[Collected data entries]
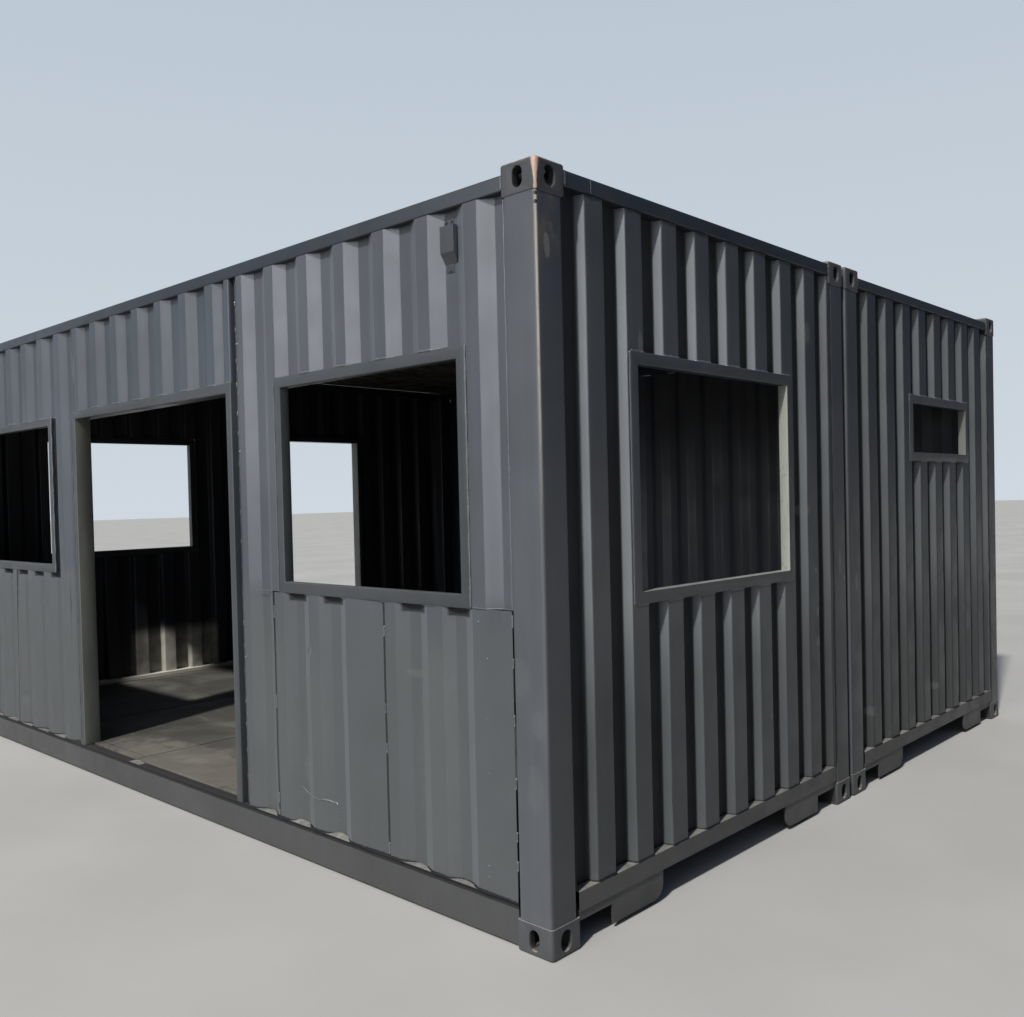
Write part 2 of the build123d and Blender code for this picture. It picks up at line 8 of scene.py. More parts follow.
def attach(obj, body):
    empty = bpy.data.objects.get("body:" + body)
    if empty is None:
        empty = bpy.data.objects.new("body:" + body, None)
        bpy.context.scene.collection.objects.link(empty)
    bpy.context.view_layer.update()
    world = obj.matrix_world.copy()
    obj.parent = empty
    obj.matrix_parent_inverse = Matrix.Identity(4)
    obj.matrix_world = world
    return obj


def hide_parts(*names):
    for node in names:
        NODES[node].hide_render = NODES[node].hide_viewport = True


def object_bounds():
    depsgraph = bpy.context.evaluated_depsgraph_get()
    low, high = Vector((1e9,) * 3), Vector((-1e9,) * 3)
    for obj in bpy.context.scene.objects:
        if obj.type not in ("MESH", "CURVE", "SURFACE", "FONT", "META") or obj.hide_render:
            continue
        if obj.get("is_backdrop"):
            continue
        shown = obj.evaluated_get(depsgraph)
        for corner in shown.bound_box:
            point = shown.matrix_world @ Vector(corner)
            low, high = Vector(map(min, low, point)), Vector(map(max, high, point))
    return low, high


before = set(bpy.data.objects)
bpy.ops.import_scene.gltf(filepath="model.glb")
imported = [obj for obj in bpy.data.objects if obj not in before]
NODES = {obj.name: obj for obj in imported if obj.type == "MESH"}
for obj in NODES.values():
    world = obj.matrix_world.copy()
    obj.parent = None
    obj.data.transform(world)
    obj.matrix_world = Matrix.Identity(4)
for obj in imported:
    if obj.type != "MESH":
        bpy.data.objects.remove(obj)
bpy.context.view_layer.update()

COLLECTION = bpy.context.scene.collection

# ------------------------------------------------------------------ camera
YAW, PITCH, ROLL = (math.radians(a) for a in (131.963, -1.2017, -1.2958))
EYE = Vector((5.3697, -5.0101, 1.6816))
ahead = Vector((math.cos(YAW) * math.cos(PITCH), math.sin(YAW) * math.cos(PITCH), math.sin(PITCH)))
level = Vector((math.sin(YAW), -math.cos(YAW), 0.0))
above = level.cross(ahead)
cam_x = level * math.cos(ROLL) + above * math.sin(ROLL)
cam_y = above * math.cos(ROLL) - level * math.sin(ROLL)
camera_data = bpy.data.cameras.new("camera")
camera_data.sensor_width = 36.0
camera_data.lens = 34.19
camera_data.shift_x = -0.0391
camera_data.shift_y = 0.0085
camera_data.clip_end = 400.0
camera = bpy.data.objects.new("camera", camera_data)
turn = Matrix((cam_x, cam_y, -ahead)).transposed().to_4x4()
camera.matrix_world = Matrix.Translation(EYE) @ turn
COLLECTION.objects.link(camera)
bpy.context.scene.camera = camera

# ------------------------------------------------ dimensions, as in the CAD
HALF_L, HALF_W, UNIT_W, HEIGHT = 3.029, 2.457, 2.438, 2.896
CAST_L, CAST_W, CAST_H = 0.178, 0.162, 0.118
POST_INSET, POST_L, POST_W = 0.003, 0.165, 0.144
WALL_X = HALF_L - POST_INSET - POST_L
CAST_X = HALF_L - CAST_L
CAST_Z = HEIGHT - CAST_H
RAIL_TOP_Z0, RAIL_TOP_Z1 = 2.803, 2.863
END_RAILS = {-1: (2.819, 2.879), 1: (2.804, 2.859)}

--

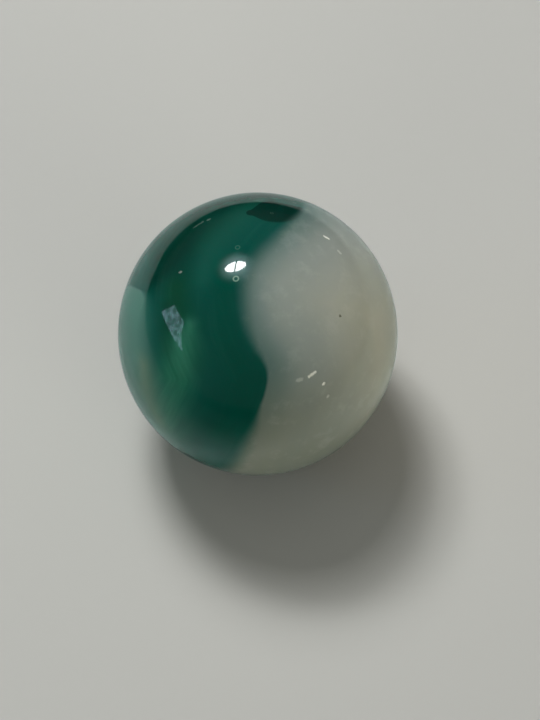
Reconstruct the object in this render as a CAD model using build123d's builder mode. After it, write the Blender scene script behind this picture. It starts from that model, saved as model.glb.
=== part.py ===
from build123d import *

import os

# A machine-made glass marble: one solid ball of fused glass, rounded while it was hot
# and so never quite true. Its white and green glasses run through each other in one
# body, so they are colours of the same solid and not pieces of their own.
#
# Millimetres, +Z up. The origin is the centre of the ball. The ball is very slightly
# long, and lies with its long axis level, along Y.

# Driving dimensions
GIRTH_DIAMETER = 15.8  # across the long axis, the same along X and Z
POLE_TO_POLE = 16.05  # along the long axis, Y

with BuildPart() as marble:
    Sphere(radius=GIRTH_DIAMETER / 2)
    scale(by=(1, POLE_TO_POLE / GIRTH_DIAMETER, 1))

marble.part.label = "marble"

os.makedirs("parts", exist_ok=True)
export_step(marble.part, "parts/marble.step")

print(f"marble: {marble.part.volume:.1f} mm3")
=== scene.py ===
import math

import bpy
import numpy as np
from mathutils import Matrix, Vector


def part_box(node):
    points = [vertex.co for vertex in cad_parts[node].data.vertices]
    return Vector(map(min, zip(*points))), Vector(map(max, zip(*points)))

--

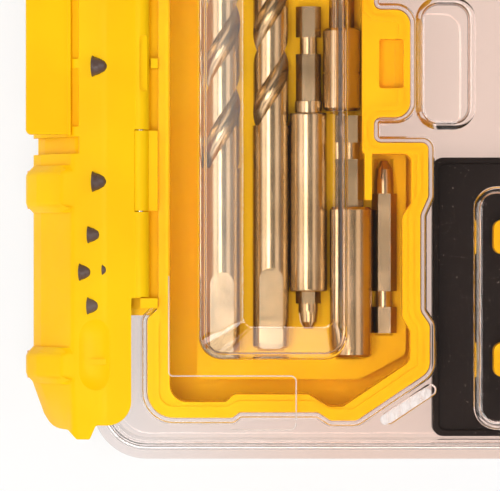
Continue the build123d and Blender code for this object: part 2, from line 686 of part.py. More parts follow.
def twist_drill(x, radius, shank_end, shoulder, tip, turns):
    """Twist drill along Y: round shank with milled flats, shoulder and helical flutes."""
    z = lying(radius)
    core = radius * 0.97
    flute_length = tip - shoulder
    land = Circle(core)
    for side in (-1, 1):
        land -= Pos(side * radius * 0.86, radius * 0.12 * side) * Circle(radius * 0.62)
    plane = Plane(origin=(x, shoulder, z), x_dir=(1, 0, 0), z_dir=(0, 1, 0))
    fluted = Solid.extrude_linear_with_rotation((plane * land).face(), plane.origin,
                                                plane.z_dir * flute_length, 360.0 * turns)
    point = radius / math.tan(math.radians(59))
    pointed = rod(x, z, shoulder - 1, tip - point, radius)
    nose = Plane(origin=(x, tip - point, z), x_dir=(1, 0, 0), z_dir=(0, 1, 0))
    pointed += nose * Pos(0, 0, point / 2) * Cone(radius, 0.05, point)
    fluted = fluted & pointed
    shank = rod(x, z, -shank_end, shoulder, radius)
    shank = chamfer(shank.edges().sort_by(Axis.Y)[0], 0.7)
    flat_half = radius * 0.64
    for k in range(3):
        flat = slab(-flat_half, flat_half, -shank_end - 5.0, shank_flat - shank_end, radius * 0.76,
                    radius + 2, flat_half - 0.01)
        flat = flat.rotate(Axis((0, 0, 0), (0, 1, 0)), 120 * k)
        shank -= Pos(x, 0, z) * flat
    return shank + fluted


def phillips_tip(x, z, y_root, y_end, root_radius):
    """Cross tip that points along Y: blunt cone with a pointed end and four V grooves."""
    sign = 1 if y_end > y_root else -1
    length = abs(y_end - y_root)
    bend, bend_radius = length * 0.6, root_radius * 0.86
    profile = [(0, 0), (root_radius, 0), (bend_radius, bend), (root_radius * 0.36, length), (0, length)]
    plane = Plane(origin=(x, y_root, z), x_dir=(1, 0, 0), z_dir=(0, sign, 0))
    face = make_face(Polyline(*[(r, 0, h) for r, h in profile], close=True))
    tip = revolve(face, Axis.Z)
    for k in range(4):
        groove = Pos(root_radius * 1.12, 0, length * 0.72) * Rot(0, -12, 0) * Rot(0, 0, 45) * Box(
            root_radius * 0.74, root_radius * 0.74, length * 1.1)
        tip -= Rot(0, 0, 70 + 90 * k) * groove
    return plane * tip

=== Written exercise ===
Retype only what lies between the line bearing "Reconstruct the object" and the line bearing "zip(*points))), Vector(map(max, zip(*points)))", keeping both of those lines.

=== Solution to this task ===
Reconstruct the object in this render as a CAD model using build123d's builder mode. After it, write the Blender scene script behind this picture. It starts from that model, saved as model.glb.
=== part.py ===
from build123d import *

import os

# A machine-made glass marble: one solid ball of fused glass, rounded while it was hot
# and so never quite true. Its white and green glasses run through each other in one
# body, so they are colours of the same solid and not pieces of their own.
#
# Millimetres, +Z up. The origin is the centre of the ball. The ball is very slightly
# long, and lies with its long axis level, along Y.

# Driving dimensions
GIRTH_DIAMETER = 15.8  # across the long axis, the same along X and Z
POLE_TO_POLE = 16.05  # along the long axis, Y

with BuildPart() as marble:
    Sphere(radius=GIRTH_DIAMETER / 2)
    scale(by=(1, POLE_TO_POLE / GIRTH_DIAMETER, 1))

marble.part.label = "marble"

os.makedirs("parts", exist_ok=True)
export_step(marble.part, "parts/marble.step")

print(f"marble: {marble.part.volume:.1f} mm3")
=== scene.py ===
import math

import bpy
import numpy as np
from mathutils import Matrix, Vector


def part_box(node):
    points = [vertex.co for vertex in cad_parts[node].data.vertices]
    return Vector(map(min, zip(*points))), Vector(map(max, zip(*points)))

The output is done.